Posted by Souvik Bose <so...@delgence.com>.
Hi Hari,
Thanks you for replying on my question. You are absolutely right, I am 
using only one channel for both the sinks which is causing the problem. 
Thanks for pointing that out, One problem is solved.
For spooldirectory, I am processing the files directly using my own 
custom interceptor. Here is the config for the source:

dnAgent.sources.gpslog.type = spooldir
dnAgent.sources.gpslog.spoolDir = /home/ktspool
dnAgent.sources.gpslog.batchSize = 500
dnAgent.sources.gpslog.channels = MemChannel
dnAgent.sources.gpslog.fileHeader = true
dnAgent.sources.gpslog.deletePolicy = immediate
dnAgent.sources.gpslog.useStrictSpooledFilePolicies = false
dnAgent.sources.gpslog.interceptors = KTFlowProcessInterceptor
dnAgent.sources.gpslog.interceptors.KTFlowProcessInterceptor.type=com.souvikbose.flume.interceptors.KTFlowProcessInterceptor$Builder

Generally this works great if everything is okay. But the problem is the 
gps provider doesn't have full control on what comes in so sometimes 
blank file with 0 bytes size comes in which causes flume to stop 
processing with exception and I have to manually restart the flume.

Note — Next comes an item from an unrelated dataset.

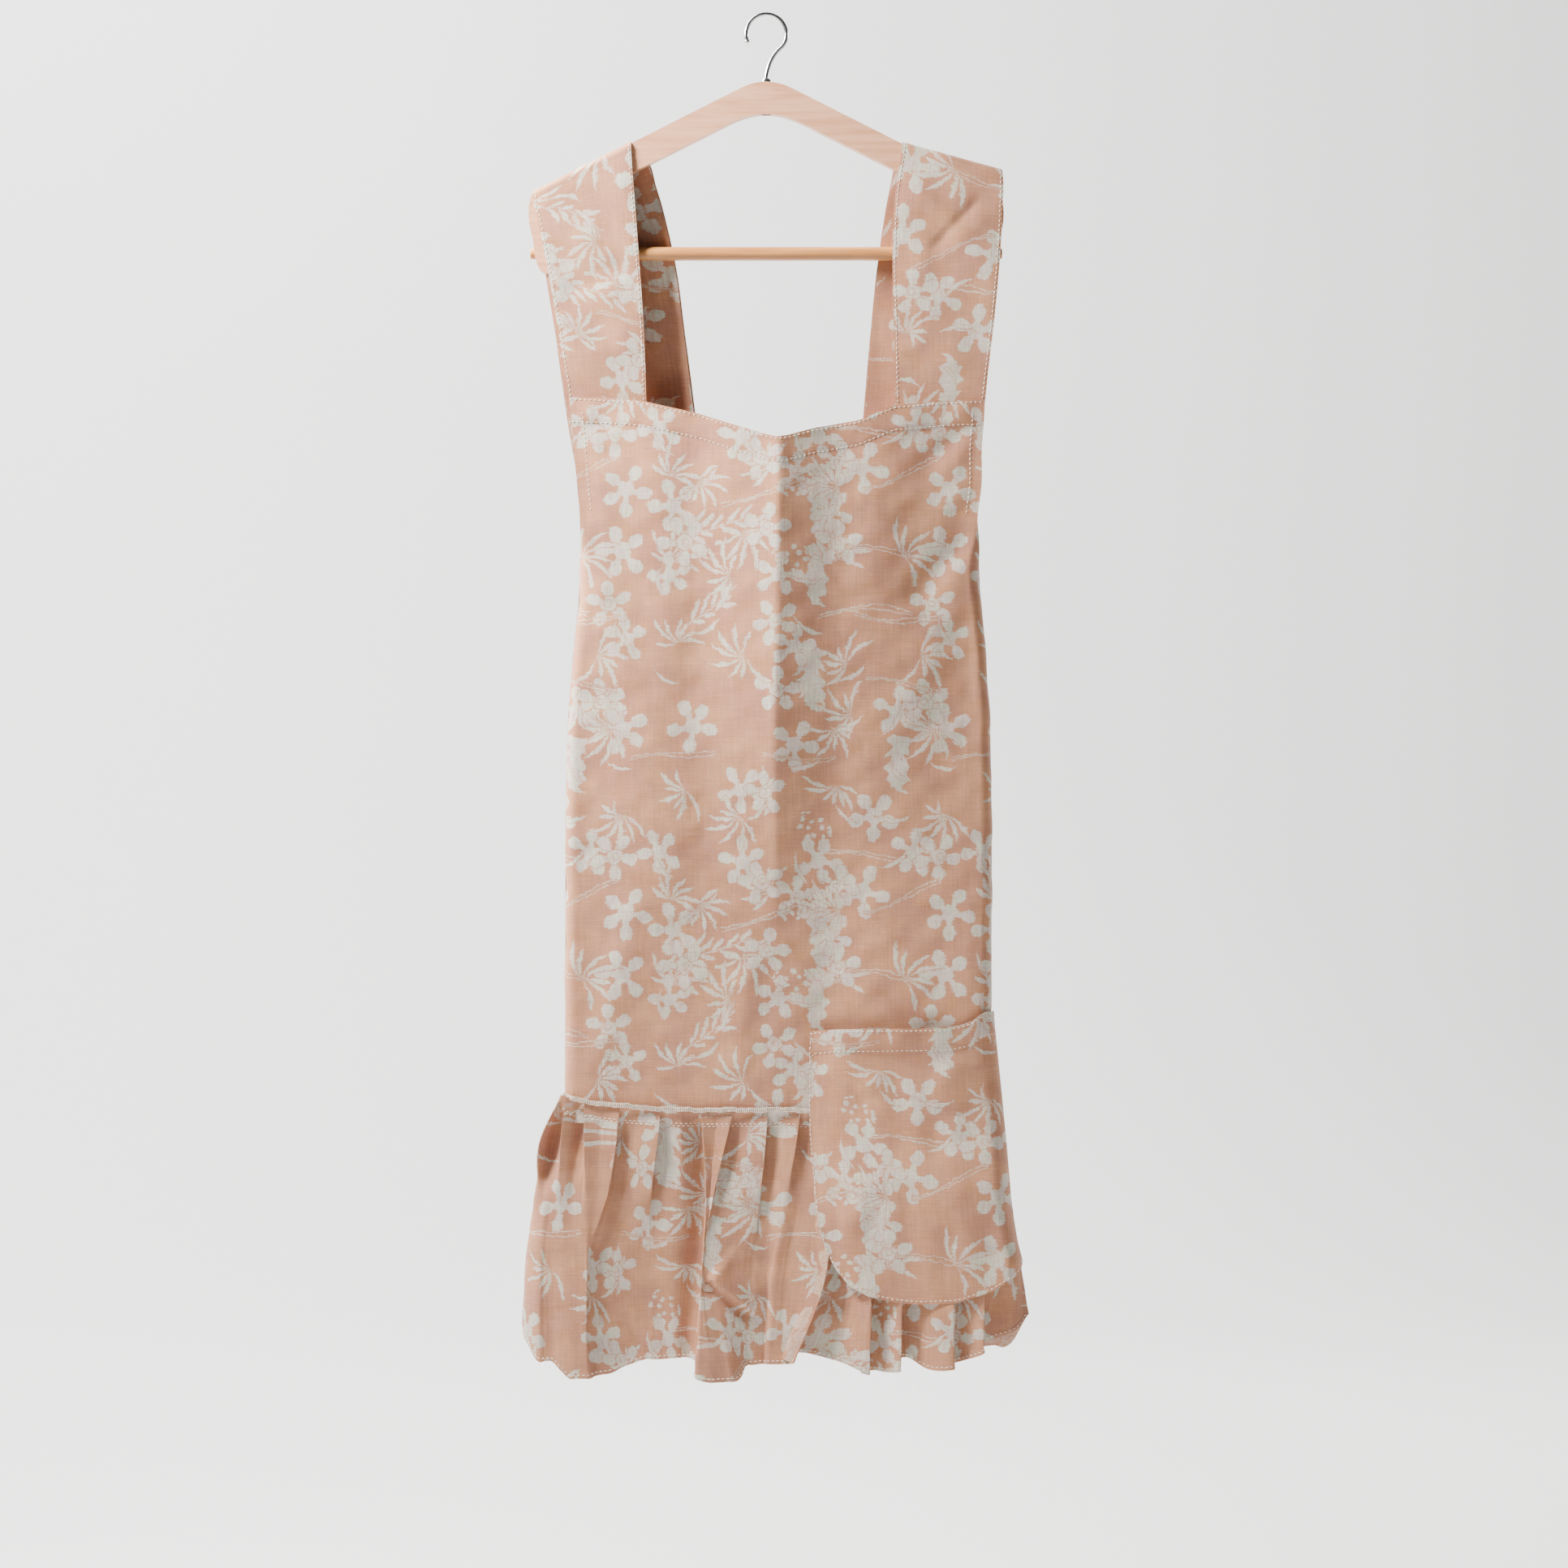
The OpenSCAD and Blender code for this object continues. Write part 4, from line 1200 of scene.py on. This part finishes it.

P.S: I am using flume 1.4.0 on cdh 4.4.0 on 4 data nodes in EC2.

Thanks & Regards,
Souvik
On 12/8/2014 11:36 PM, Hari Shreedharan wrote:
> You are likely reading from the same channel for both sinks. That 
> means only one sink gets your data. You’d need to have 2 channels 
> connected to the same source and each sink get its own channel.
>
> About the Spool Dir not processing data, what format/serializer etc 
> are you using?
>
> Thanks,
> Hari
>
>
> On Mon, Dec 8, 2014 at 3:37 AM, Souvik Bose <souvik.bose@delgence.com 
> <ma...@delgence.com>> wrote:
>
>     Hello All,
>     I am stuck with a problem with flume version 1.4.0. I am using
>     spooldirectory source with a custom interceptor to process encoded
>     gps files and save it in hdfs and solr (using morphline solr
>     sink). The main informtion is stored on the file name itself which
>     is coming in on the spool directory and the content is irrelevant.
>     So I am using the custom interceptor to extract and transform the
>     file header and store the extracted data in Json format as the
>     output of the event.
>     My problem comes in:
>
>     1. When there is a 0 byte file comes in (generally files come in
>     with a "!" symbol in the content) flume stops and throws an
>     exception. We don't need the content of the file in any case, but
>     still face exception as flume cannot handle 0 byte files.
>     2. When there is content with some weird characters like !ƒ!,
>     flume stops with exception
>     3. Even when everything is running fine, I am losing some data/
>     events. On closer introspection I found that some are available in
>     hdfs but not in solr and vice versa. I am not using any processor
>     sinkgroups like failover or load balancing. Is it because of that?
>
>     I want to achieve a solution where I can handle any exceptions and
>     the file/data which causes the exception is discarded and flume
>     processes the next file in the spool directory. The date comes in
>     at high velocity 100 files every seconds. So manually deleting the
>     file and retstarting flume is the regular practice I do to keep
>     everything back on track. But I am sure there must be some better
>     ways to handle this case. Can you guys please suggests some better
>     alternatives for my approach please//?/
>
>     Thanks & Regards,
>     Souvik Bose
>     ///
>
>

-- 
Met vriendelijke groeten / Mit freundlichen Grüßen / With kind regards,



Delgence | Delivering Intelligence
Delivering high quality IT solutions.

*Souvik Bose*
CIO

Development Office:
Rishi Tech Park Office No. E -3, Premises No. 02-360 Street No. 360 New 
Town Rajarhat
Kolkata-700156. India

Europe Office:
Liessentstraat 9a, 5405 AH  Uden
The Netherlands

*T*+91 9831607354 | T +31 616392268 | *
E* Souvik.bose@delgence.com <ma...@delgence.com> | *W* 
www.delgence.com <http://www.delgence.com>

/This communication and any attachments hereto may contain confidential 
information. Unauthorized use//
//or disclosure to additional parties is prohibited. If you are not an 
intended recipient, kindly notify the sender//
//and destroy all copies in your possession/


Re: Exception Handling with Flume

Posted by Hari Shreedharan <hs...@cloudera.com>.
You are likely reading from the same channel for both sinks. That means only one sink gets your data. You’d need to have 2 channels connected to the same source and each sink get its own channel. 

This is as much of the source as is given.